Lors sa venue il y a quelques semaines, Gilbert Gress était accompagné d'un ami de longue date. Spectateur du retour de son ami au Racing, André nous livre aujourd'hui à travers quelques chapitres un regard atterré de l'aventure qu'a vécu Gilbert Gress pendant quelques semaines, cet "été en enfer" en mode Racing Club de Strasbourg ... Si vous souhaitez réagir, utilisez le manu contact à votre disposition. Les autres chapitres sont à retrouvés dans la rubrique "Auditeurs" !

CHAPITRE 1

Avec le retour de Gilbert Gress au Racing à la mi-juin 2009, toute l'Alsace du football et bien au-delà, renaissait enfm à l'espoir. Personne n'a oublié le talentueux joueur surnommé «l'Ange de la Meinau» ni l'entraîneur qui a écrit les plus belles pages de l'histoire du Racing Club de Strasbourg. Le temps n'a de prise, ni sur la passion, ni sur le talent. Toute l'Alsace, hormis quelques éternels esprits chagrins qui trouveront l'herbe toujours plus verte ailleurs, ou irréductibles anti-Gress souvent atteints de jeunisme aigu. On les trouve essentiellement sur la toile, courageusement camouflés derrière un pseudonyme. En six semaines, le bonheur a tourné au cauchemar. Les supporters ont vécu le dramatique épisode de l'été 2009 à travers la presse et quelques rumeurs fantaisistes. Les journaux locaux font leurs choux gras des heurts et malheurs du Racing depuis belle lurette, mais ils oublient bien souvent que l'investigation et l'objectivité sont les fondements même du journalisme. Faut-il s'étonner si la presse écrite est en chute ?

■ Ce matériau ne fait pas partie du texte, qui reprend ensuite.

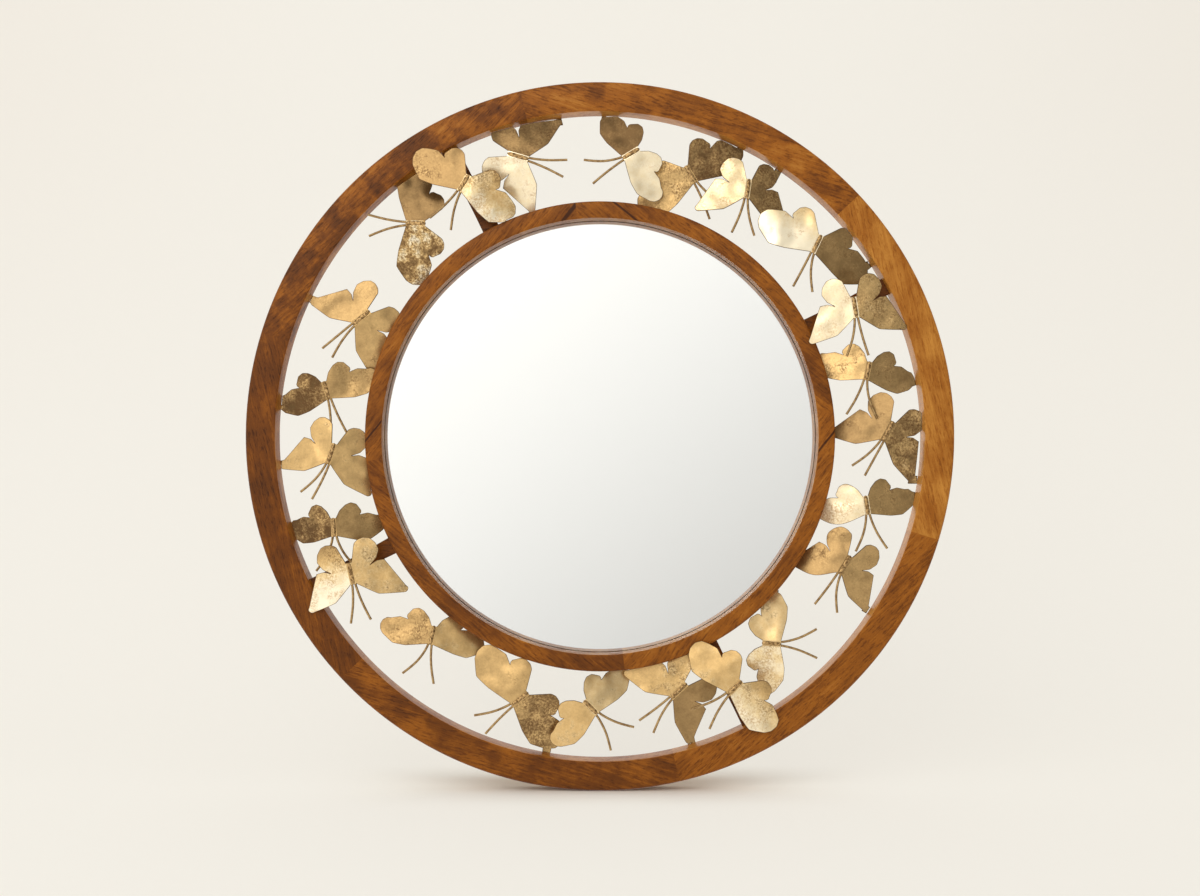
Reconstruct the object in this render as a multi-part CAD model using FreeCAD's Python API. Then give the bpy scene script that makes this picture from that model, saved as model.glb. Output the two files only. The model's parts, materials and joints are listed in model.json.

Proche de Gilbert Gress, j'ai été le témoin privilégié de l'imposture qu'a été son bref retour. Pourquoi, comment, je vais tenter de vous l'expliquer, en retraçant la chronologie des faits, tels que je les ai vécus. Le football professionnel avec ses budgets vertigineux, c'est d'abord et avant tout une histoire de gros sous, pardon, de très gros sous. Promoteur immobilier ambitieux, Philippe Ginestet voulait le Racing à tout prix. A Strasbourg, le président du Racing est la deuxième personnalité de la Ville. Quel tremplin pour les affaires. Pour écarter le lunetier bordelais Afflelou, non seulement il fait une offre de reprise qui ne se refuse pas au Président et actionnaire majoritaire Egon Gindorf, mais il menace aussi ses "amis" du Conseil d'Administration d'une action en justice.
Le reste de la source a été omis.